I am very confident we're looking at a rustc compiler bug.

The issue is this typedef, in yara-sys/bindings/yara-4.1.2-windows.rs:

pub type size_t = ::std::os::raw::c_ulonglong;

This typedef is valid on x64, but not on x86, where size_t is 4 bytes.
The issue is that, with the bundled-4_1_2, we are using pre-generated bindings that have been generated on x64, which are not valid on x86.
This actually only impacts the windows version. On linux, it is bound to long, which is ok on 32 and 64 bits.

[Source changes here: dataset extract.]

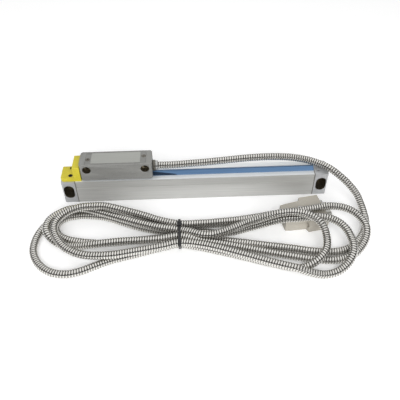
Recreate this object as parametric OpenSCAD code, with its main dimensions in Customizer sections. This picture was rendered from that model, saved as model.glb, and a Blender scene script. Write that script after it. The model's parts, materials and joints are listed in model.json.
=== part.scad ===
// Enclosed linear glass scale with its reader head, armoured cable and nine-pin connector.
// X runs along the scale, the front face looks towards -Y and Z is up.
// The origin lies on the ground under the middle of the scale.

/* [Housing] */
// Length over both end caps
scale_length = 250; // [230:5:600]
// Depth of the section, from front to back
section_depth = 20; // [19.5:0.5:24]
// Height of the section
section_height = 25; // [24.5:0.5:30]
// Wall at the front and at the back
side_wall = 1.8; // [1.4:0.1:2]
// Thickness of the housing's floor
floor_wall = 2; // [1.6:0.1:2.4]
// Thickness of the two flanges beside the slot
flange_wall = 3; // [2.8:0.1:3.2]
// Width of the slot between the flanges
slot_width = 8.4; // [8:0.1:9]
// Distance of the front ledge below the top
ledge_drop = 8; // [6:0.5:12]
// How far the face above the ledge lies back
ledge_step = 0.4; // [0.2:0.1:0.6]

/* [End caps] */
// Length of each end cap
cap_length = 12.5; // [12.5:0.5:18]
// Thickness of the rubber gasket behind each cap
gasket_thickness = 0.8; // [0.5:0.1:1.2]
// Width of the mounting recess
recess_width = 9.6; // [9:0.1:10]
// Height of the mounting recess
recess_height = 15; // [12:0.5:15.5]
// Depth of the mounting recess
recess_depth = 11; // [8:0.5:13]
// Diameter of the mounting hole behind the recess
mount_hole_d = 6.6; // [5.5:0.1:7]

/* [Glass] */
// Thickness of the graduated glass
glass_thickness = 2; // [1.8:0.1:2.2]
// Height of the graduated glass
glass_height = 12.5; // [12:0.1:12.9]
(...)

So right now, the bundled-4_1_2 is not safe to use when compiling for 32-bits.
A possible solution (should be safe afaict) is that those bindings should depend on the target used. If no pre-generated bindings exist for a given target, the build.rs should fail.

There is also the size_t_is_usize flag that could be used: https://docs.rs/bindgen/0.59.1/bindgen/struct.Builder.html#method.size_t_is_usize
But i'm not sure it is safe to reuse a binding file generated for a target with another target like we can right now.

I think the bundled pre-generated bindings should really be target-specific.

Also, they are meant as an easy way for a developer to quickly start working with Yara without installing the headers, but IMHO, generating the bindings on the go should be the preferred way.

@Hugal31 I can make PR with pre-generated bindigs for target. I think, is better after merge: #55

I think the bundled pre-generated bindings should really be target-specific.

Also, they are meant as an easy way for a developer to quickly start working with Yara without installing the headers, but IMHO, generating the bindings on the go should be the preferred way.

@Hugal31 I can add generate bindings for target here: #78. What do you think?

@Hugal31 I can add generate bindings for target here: #78. What do you think?

Yes, that sounds good better than nothing. Once we have a binding generated for a few targets, we can restrain the use of those bindings to those specific targets and avoid UB like this one.